What needs to be done: The material below holds a span beginning at the line with "box = node.Shape.BoundBox" and ending at the line with "obj.parent = empty". Quote that span exactly, both ends included, and only that span.

Given data:

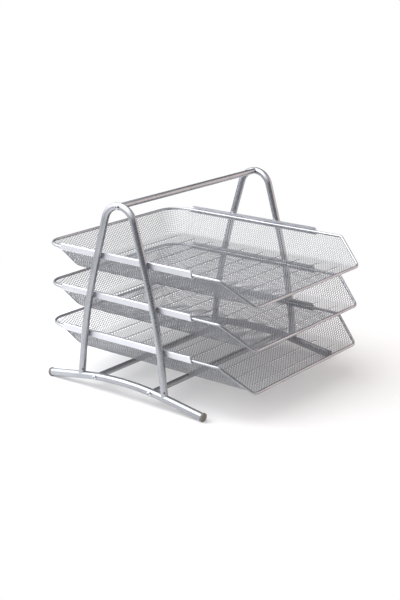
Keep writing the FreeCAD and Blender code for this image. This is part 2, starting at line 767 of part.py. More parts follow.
def front_cut():
    """Block that takes off what lies above the slanted runs and the front run of the rim."""
    body = new_body("front_cut")
    section = new_sketch(body, "section", "YZ_Plane")
    slant = "((sizes.rim_front_reach - sizes.rim_bend_reach) / sizes.tray_depth)"
    margin = "sizes.cut_margin"
    far = "-(sizes.rim_front_reach + 3 * sizes.cut_margin)"
    low = f"-(sizes.tray_depth + {margin})"
    add_outline(
        section,
        [
            (f"-(sizes.rim_bend_reach - {slant} * {margin})", margin, None),
            (far, margin, None),
            (far, low, None),
            (f"-(sizes.rim_front_reach + {slant} * {margin})", low, None),
        ],
    )
    pad = body.newObject("PartDesign::Pad", "block")
    pad.Profile = section
    pad.SideType = "Symmetric"
    pad.setExpression("Length", "2 * sizes.frame_half_width")
    body.Tip = pad
    return body


def opening_blocks(name, plane, across, up, steps):
    """Blocks through a grid of openings: the first one, repeated along one or two axes."""
    body = new_body(name)
    body.AllowCompound = True
    section = new_sketch(body, "first_opening", plane)
    add_outline(
        section,
        [
            (across[0], up[0], None),
            (across[1], up[0], None),
            (across[1], up[1], None),
            (across[0], up[1], None),
        ],
    )
    block = body.newObject("PartDesign::Pad", "block")
    block.Profile = section
    block.SideType = "Symmetric"
    block.setExpression("Length", "2 * (sizes.rim_front_reach + sizes.cut_margin)")
    body.Tip = block
    grid = body.newObject("PartDesign::LinearPattern", "grid")
    grid.Originals = [block]
    for suffix, (axis, backwards, count, pitch) in zip(("", "2"), steps):
        setattr(grid, f"Direction{suffix}", (origin_feature(body, axis), [""]))
        setattr(grid, f"Reversed{suffix}", backwards)
        grid.setExpression(f"Occurrences{suffix}", count)
        grid.setExpression(f"Length{suffix}", f"{pitch} * ({count} - 1)")
    body.Tip = grid
    return body


def mesh_openings():
    """Blocks that cut the grid of openings in the floor, the side walls and the back wall."""
    half_strip = "sizes.opening_strip / 2"
    width = f"({OPENING_PITCH} - sizes.opening_strip)"
    floor_left = f"(-{OPENING_PITCH} * sizes.opening_columns / 2 + {half_strip})"
    back_left = f"(-{OPENING_PITCH} * {BACK_HALF_COUNT} + {half_strip})"
    rear = "(sizes.rib_rear_reach - sizes.opening_rib_strip / 2)"
    bay = (f"({rear} - sizes.rib_pitch + sizes.opening_rib_strip)", rear)
    level = ("(sizes.opening_above_floor - sizes.tray_depth)", "-sizes.opening_below_rim")
    along_floor = ("Y_Axis", True, "(sizes.rib_count - 1)", "sizes.rib_pitch")
    along_side = ("Y_Axis", True, SIDE_COUNT, "sizes.rib_pitch")
    across_floor = ("X_Axis", False, "sizes.opening_columns", OPENING_PITCH)
    across_back = ("X_Axis", False, f"(2 * {BACK_HALF_COUNT})", OPENING_PITCH)
    floor_column = (floor_left, f"({floor_left} + {width})")
    back_column = (back_left, f"({back_left} + {width})")
    return [
        opening_blocks("floor_openings", "XY_Plane", floor_column, bay, [across_floor, along_floor]),
        opening_blocks("side_openings", "YZ_Plane", bay, level, [along_side]),
        opening_blocks("back_openings", "XZ_Plane", back_column, level, [across_back]),
    ]


def pressed_sheet():
    """Pressed sheet of a tray: floor with ribs, two side walls and a back, open at the front."""
    rim_space = doc.addObject("Part::Feature", "rim_space")
    rim_space.Shape = rim_shape(value("sizes.wire_diameter / 2 + sizes.mesh_trim_gap"))
    pan = cut_away("plain_pan", pan_solid("pan_outside", 1), [pan_solid("pan_inside", -1)])
    trimmed_pan = cut_away("trimmed_pan", pan, [front_cut(), rim_space])
    return cut_away("pressed_sheet", trimmed_pan, mesh_openings())


def tray_mesh(name, tier, sheet):
    """The pressed sheet in one tier."""
    mesh = doc.addObject("Part::Compound", name)
    mesh.Label = name
    mesh.Links = [sheet]
    place_tray_piece(mesh, tier)
    nodes.append(mesh)


def build_stand():
    """Side frames, base tubes with their caps, handle, cross bars and fasteners."""
    below_table = table_block()
    for word, side in SIDES.items():
        side_frame(f"{word}_side_frame", side, base_space(f"{word}_base_space", side))
        base_tube(f"{word}_base_tube", side)
        for end_word, end in ENDS.items():
            end_cap(f"{end_word}_{word}_end_cap", side, end, below_table)

    arch = ("sizes.arch_radius", "sizes.leg_diameter", FRAME_Y, "sizes.arch_height")
    arches = [bend_space(f"{word}_arch_space", side, *arch) for word, side in SIDES.items()]
    cross_tube("handle_bar", FRAME_Y, "sizes.arch_height", arches)
    for end_word, end in ENDS.items():
        bend_y = f"{BASE_Y} + {end} * {BASE_LEVEL_REACH}"
        bend = ("sizes.base_bend_radius", "sizes.base_diameter", bend_y, BASE_HEIGHT)
        bends = [bend_space(f"{end_word}_{word}_bend_space", side, *bend) for word, side in SIDES.items()]
        bar_y = f"{BASE_Y} + {end} * sizes.cross_bar_reach"
        cross_tube(f"{end_word}_cross_bar", bar_y, CROSS_BAR_HEIGHT, bends)

    handle_place = (FRAME_Y, "sizes.arch_height", "sizes.leg_diameter")
    cross_place = (f"{BASE_Y} - sizes.cross_bar_reach", CROSS_BAR_HEIGHT, "sizes.base_diameter")
    fastener_group("handle_inserts", left_insert("handle_insert", *handle_place), four=False)
    fastener_group("handle_screws", left_screw("handle_screw", *handle_place), four=False)
    fastener_group("cross_bar_inserts", left_insert("cross_bar_insert", *cross_place), four=True)
    fastener_group("cross_bar_screws", left_screw("cross_bar_screw", *cross_place), four=True)


def build_tiers():
    """Rails and trays, from the top tier down."""
    sheet = pressed_sheet()
    for tier, word in enumerate(TIERS):
        for side_word, side in SIDES.items():
            rail(f"{word}_{side_word}_rail", side, tier)
        tray_rim(f"{word}_tray_rim", tier)
        tray_mesh(f"{word}_tray_mesh", tier, sheet)


def check_and_write():
    """Stop on any failed object or bad shape, then write one file for each piece."""
    doc.recompute()
    for item in doc.Objects:
        if "Invalid" in item.State or "Error" in item.State:
            raise RuntimeError(f"{item.Label} failed: {item.State}")
    for node in nodes:
        if node.Shape.isNull() or not node.Shape.isValid() or not node.Shape.Solids:
            raise RuntimeError(f"{node.Label} has no valid shape")
        box = node.Shape.BoundBox
        print(
            f"{node.Label}: {len(node.Shape.Solids)} solid, {node.Shape.Volume / 1000:.2f} cm3, "
            f"x {box.XMin:.1f} to {box.XMax:.1f}, y {box.YMin:.1f} to {box.YMax:.1f}, "
            f"z {box.ZMin:.1f} to {box.ZMax:.1f}"
        )
    for node in nodes:
        node.Shape.exportStep(f"parts/{node.Label}.step")


build_stand()
build_tiers()
check_and_write()
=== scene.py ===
import math

import bpy
import numpy as np
from mathutils import Matrix, Vector


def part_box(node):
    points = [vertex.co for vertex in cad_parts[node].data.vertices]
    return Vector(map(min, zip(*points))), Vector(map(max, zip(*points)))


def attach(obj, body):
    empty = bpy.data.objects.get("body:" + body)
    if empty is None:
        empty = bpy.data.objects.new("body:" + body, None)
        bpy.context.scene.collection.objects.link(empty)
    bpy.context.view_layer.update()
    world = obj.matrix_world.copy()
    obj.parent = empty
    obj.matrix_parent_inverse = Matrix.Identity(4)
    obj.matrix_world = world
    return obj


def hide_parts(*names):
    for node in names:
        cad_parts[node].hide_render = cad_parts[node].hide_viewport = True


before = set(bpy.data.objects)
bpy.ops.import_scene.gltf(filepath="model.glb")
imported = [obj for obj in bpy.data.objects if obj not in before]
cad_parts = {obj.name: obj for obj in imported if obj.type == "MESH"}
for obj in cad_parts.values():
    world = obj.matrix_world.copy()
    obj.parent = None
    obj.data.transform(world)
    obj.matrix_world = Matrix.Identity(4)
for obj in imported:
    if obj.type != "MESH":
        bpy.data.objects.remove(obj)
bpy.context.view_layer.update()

# Side frames
# Two arches of mild steel tube, 10 mm outside, each bent in one plane with its legs
# spreading towards the feet. The ends are coped, welded on the base tube and powder coated.

MM = 0.001


def linear_colour(code):
    """Linear RGBA of an sRGB hex value."""
    parts = [int(code[i:i + 2], 16) / 255 for i in (1, 3, 5)]
    linear = [p / 12.92 if p <= 0.04045 else ((p + 0.055) / 1.055) ** 2.4 for p in parts]
    return (*linear, 1.0)


def add_node(tree, kind, settings=None, links=None):
    """Adds a node. settings maps sockets or properties to values, links maps sockets to outputs."""
    node = tree.nodes.new(kind)
    for name, setting in (settings or {}).items():
        if isinstance(name, int) or name in node.inputs:
            node.inputs[name].default_value = setting
        else:
            setattr(node, name, setting)
    for name, output in (links or {}).items():
        tree.links.new(output, node.inputs[name])
    return node


def new_material(name):
    """A material without nodes, its node tree and the object's own coordinates."""
    material = bpy.data.materials.new(name)
    material.use_nodes = True
    tree = material.node_tree
    tree.nodes.clear()
    place = add_node(tree, "ShaderNodeTexCoord").outputs["Object"]
    return material, tree, place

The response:
        box = node.Shape.BoundBox
        print(
            f"{node.Label}: {len(node.Shape.Solids)} solid, {node.Shape.Volume / 1000:.2f} cm3, "
            f"x {box.XMin:.1f} to {box.XMax:.1f}, y {box.YMin:.1f} to {box.YMax:.1f}, "
            f"z {box.ZMin:.1f} to {box.ZMax:.1f}"
        )
    for node in nodes:
        node.Shape.exportStep(f"parts/{node.Label}.step")


build_stand()
build_tiers()
check_and_write()
=== scene.py ===
import math

import bpy
import numpy as np
from mathutils import Matrix, Vector


def part_box(node):
    points = [vertex.co for vertex in cad_parts[node].data.vertices]
    return Vector(map(min, zip(*points))), Vector(map(max, zip(*points)))


def attach(obj, body):
    empty = bpy.data.objects.get("body:" + body)
    if empty is None:
        empty = bpy.data.objects.new("body:" + body, None)
        bpy.context.scene.collection.objects.link(empty)
    bpy.context.view_layer.update()
    world = obj.matrix_world.copy()
    obj.parent = empty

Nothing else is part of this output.